A Brooklyn man who was among five Americans injured in a shooting attack on worshippers in Jerusalem has stressed that Israel is still “the safest place in the world”.

Menachem Palace told N12, an Israeli TV station, that he still believed Israel was “the safest place in the world” despite being targeted in what the US State Department has labelled a “terror attack” on Sunday.

“The trip ends on Thursday and I plan to stay,” the 22-year-old resident of Brooklyn, New York, told the TV station, in comments reported on by COLive. “This is our land – the safest place in the world”.

The Crown Heights resident was among five US citizens confirmed wounded in a shooting on a bus near the Western Wall, a holy sight in Jerusalem popular with Jewish, Muslim and Christian pilgrims.

A group of worshippers had been returning from the Western Wall on Sunday morning when the bus driver said shots rang-out.

“We opened the ramp for someone on a wheelchair, and then the shooting started,” Daniel Kanyevsk told Israeli news outlets, according to ABC News. “Everyone got down on the floor, screaming.

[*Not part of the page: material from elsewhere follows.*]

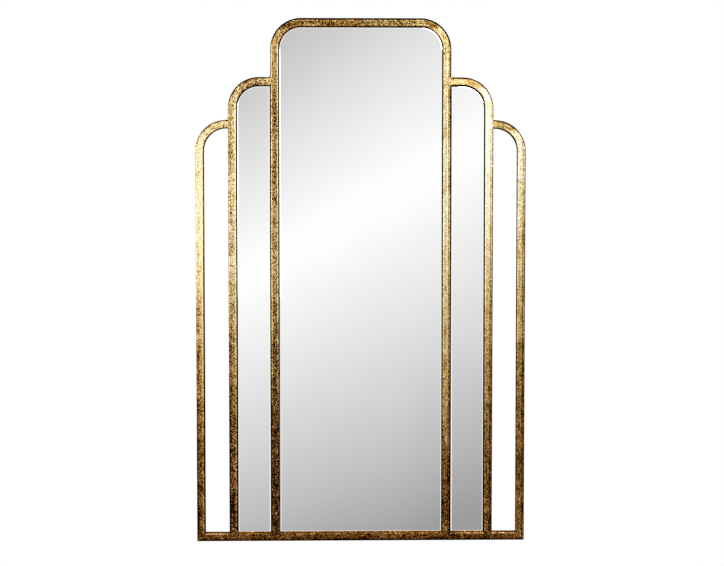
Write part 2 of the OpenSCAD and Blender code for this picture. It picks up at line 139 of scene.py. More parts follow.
# The painted highlight tint's part at the barest leaf, the amounts over which it grows to its full part, and
# those over which it ends
PALE_AT_BAREST = 0.45
PALE_GROWS = (0.02, 0.22)
PALE_ENDS = (0.55, 0.70)
# Factors on the leaf's colour: the usual one at the foot, and the one that keeps it
FOOT_TINT = (1.02, 0.90, 0.95)
NO_TINT = (1.0, 1.0, 1.0)

# How dark each bar is by height, as (height from 0 to 1, amount): umber glaze gathered towards the foot,
# together with painted shade that darkens the foot and painted light that brightens the upper right. The
# arch has a run for each side, and RUN_TURN is the x where its top changes from the left one to the right
# one.
RUN_TURN = 0.11
RUN_ARCH_LEFT = [
    (0.0, 0.88), (0.14, 0.93), (0.28, 0.80), (0.4, 0.74),
    (0.52, 0.47), (0.64, 0.56), (0.88, 0.61), (1.0, 0.48),
]
RUN_ARCH_RIGHT = [
    (0.0, 0.73), (0.12, 0.74), (0.28, 0.40), (0.45, 0.31),
    (0.58, 0.14), (0.72, 0.22), (0.88, 0.39), (1.0, 0.40),
]
RUN_INNER_LEFT = [
    (0.0, 0.93), (0.10, 0.92), (0.24, 0.63), (0.38, 0.60),
    (0.47, 0.36), (0.58, 0.20), (0.70, 0.22), (0.80, 0.28),
]
RUN_INNER_RIGHT = [(0.0, 0.72), (0.10, 0.76), (0.22, 0.62), (0.4, 0.39), (0.57, 0.12), (0.63, 0.0)]
RUN_OUTER_LEFT = [
    (0.0, 0.84), (0.10, 0.92), (0.24, 0.76), (0.36, 0.57),
    (0.45, 0.34), (0.57, 0.12), (0.66, 0.02),
]
RUN_OUTER_RIGHT = [
    (0.0, 0.62), (0.12, 0.73), (0.28, 0.59), (0.42, 0.45),
    (0.50, 0.31), (0.56, 0.29), (0.64, 0.09),
]
RUN_RAIL = [(0.0, 0.775), (1.0, 0.775)]
RUN_BACK = [(0.0, 0.80), (0.3, 0.55), (0.6, 0.35), (1.0, 0.35)]

# Heights, from 0 at the foot to 1 at the top, over which something changes: the foot's tint ends, the least
# glaze and painted shade ends, bright flakes grow, the wear changes, the painted highlight tint starts, the
# painted shade and highlight lines along the edges and their upper kind start, the painted highlight lines
# grow, and the painted shade of the side faces grows
FOOT_TINT_ENDS = (0.08, 0.36)
LOWEST_GLAZE_AND_SHADE_ENDS = (0.30, 0.60)
FLAKES_GROW = (0.10, 0.55)
WEAR_CHANGES = (0.30, 0.70)
PALE_STARTS = (0.56, 0.72)
LINES_START = (0.10, 0.40)
UPPER_LINES_START = (0.15, 0.40)
BRIGHT_LINES_GROW = (0.18, 0.45)
SIDE_SHADE_GROWS = (0.15, 0.45)

# Widths of what shows in the leaf: patches of glaze, blotches, grain, pits, flakes, brush strokes and
# weld waves
PATCH_SIZE = 0.045
BLOTCH_SIZE = 0.010
GRAIN_SIZE = 0.0019
PIT_SIZE = 0.0026
FLAKE_SIZE = 0.0025
STROKE_SIZE = 0.0022
LUMP_SIZE = 0.0035
# Levels of the noise over which pits and flakes show, and what a patch adds to that noise
PITS_SHOW = (0.61, 0.68)
FLAKES_SHOW = (0.62, 0.69)
PITS_BY_PATCH = 0.04
FLAKES_BY_PATCH = -0.02
# What the marks add to the glaze; flakes are bright, and go from their first value low down to their
# second higher up
BLOTCH_GLAZE = 0.05
GRAIN_GLAZE = 0.44
PIT_GLAZE = 0.65
FLAKE_GLAZE = (-0.25, -0.55)
STROKE_GLAZE = 0.13
# Part of the speckle that shows on the faces turned to the back
BACK_SPECKLE = 0.45
# How far a face is turned to the front, from 1 to -1, where the full speckle gives way to that part, and
# where a tube's face starts to be a side face and is one
SPECKLE_FACING = (0.2, -0.8)
SIDE_FACING = (0.80, 0.45)
# Roughness of the bare and the fully glazed leaf, and the part of the grain in it
LEAF_ROUGH = (0.30, 0.62)
GRAIN_ROUGH = 0.05
# Colour of the leaf's gleam at a grazing angle
GRAZING_TINT = (0.3, 0.2, 0.1)
# Depth of the leaf's relief, and what blotches, grain and pits add to it
LEAF_RELIEF = 0.00045
BLOTCH_RELIEF = 0.22
GRAIN_RELIEF = 0.14
PIT_RELIEF = -0.3
# Painted shade that the side faces of a tube get next to its front and behind
SIDE_SHADE = (0.55, 0.12)
# Height of a bent tube's level top run, and of the change under it, in widths of the tube
CROWN_HIGH = 1.0
CROWN_FADE = 0.6

# Change of the glaze across a tube, as (millimetres in from a long edge, change): a painted shade line along
# the edge, and inside it a painted highlight line. EDGE_REACH is how far in they reach.
EDGE_REACH = 0.008
HIGHLIGHTED_EDGE = [(0.0, 0.9), (1.7, 0.9), (2.1, -0.45), (4.2, -0.40), (5.4, -0.06), (8.0, 0.0)]
PANE_EDGE = [(0.0, 0.85), (0.8, 0.85), (1.2, -0.45), (2.8, -0.45), (4.0, -0.04), (8.0, 0.0)]
BRIGHT_EDGE = [(0.0, 0.85), (1.2, 0.85), (1.5, -0.50), (2.8, -0.50), (3.4, 0.0)]
SOFT_EDGE = [(0.0, 0.6), (0.3, 0.4), (0.8, -0.12), (2.3, -0.12), (3.2, 0.0)]
LIT_EDGE = [(0.0, 0.55), (1.8, 0.35), (3.6, 0.05), (5.0, 0.0)]
SUN_EDGE = [(0.0, 0.20), (1.2, 0.02), (2.6, 0.02), (3.3, 0.16), (4.9, 0.14), (6.0, 0.02), (8.0, 0.0)]
THIN_EDGE = [(0.0, 0.8), (1.8, 0.75), (2.6, 0.25), (3.6, 0.0)]
CROWN_EDGE = [(0.0, 0.8), (2.6, 0.7), (3.6, -0.15), (5.0, -0.15), (6.0, 0.0)]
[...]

I tried to escape, but the bus couldn’t drive with the ramp open.”

A 30-year-old pregnant woman and a 60-year-old man were among the other victims and remain in critical condition, reports said.

“I didn’t feel anything,” Mr Palace told Israeli TV after being shot in the back. “Maybe it was the adrenaline. But they took an x-ray and saw there was a bullet. They performed minor surgery and Baruch Hashem everything is good. It was really a miracle.”

While there was no immediate claim of responsibility for the shooting, Israeli authorities said the suspect later turned himself in. Israeli media reportedly identified the gunman as a Palestinian from east Jerusalem and no further information about the individual was released on Sunday.

The attack comes a week after 17 children were reported among the 49 civilians and several Palestinian fighters killed by Israel in airstrikes over the Gaza Strip, in what Israeli authorities said was aimed at preventing an imminent threat to Israel.

More than 1,000 rockets were fired by the militant Islamic Jihad Movement into Israeli in retaliation for the airstrikes, marking the worst hostilities between the two sides in a year.

In a statement on Sunday night, the US State Department said it “strongly condemns the terrorist attack” and confirmed that five US citizens, believed to be almost all from New York, were among the wounded.

Reports said the group had been visiting Israel as part of a trip organised by Birthright Israel, a charity that sponsors free trips for young adults of Jewish heritage to Israel.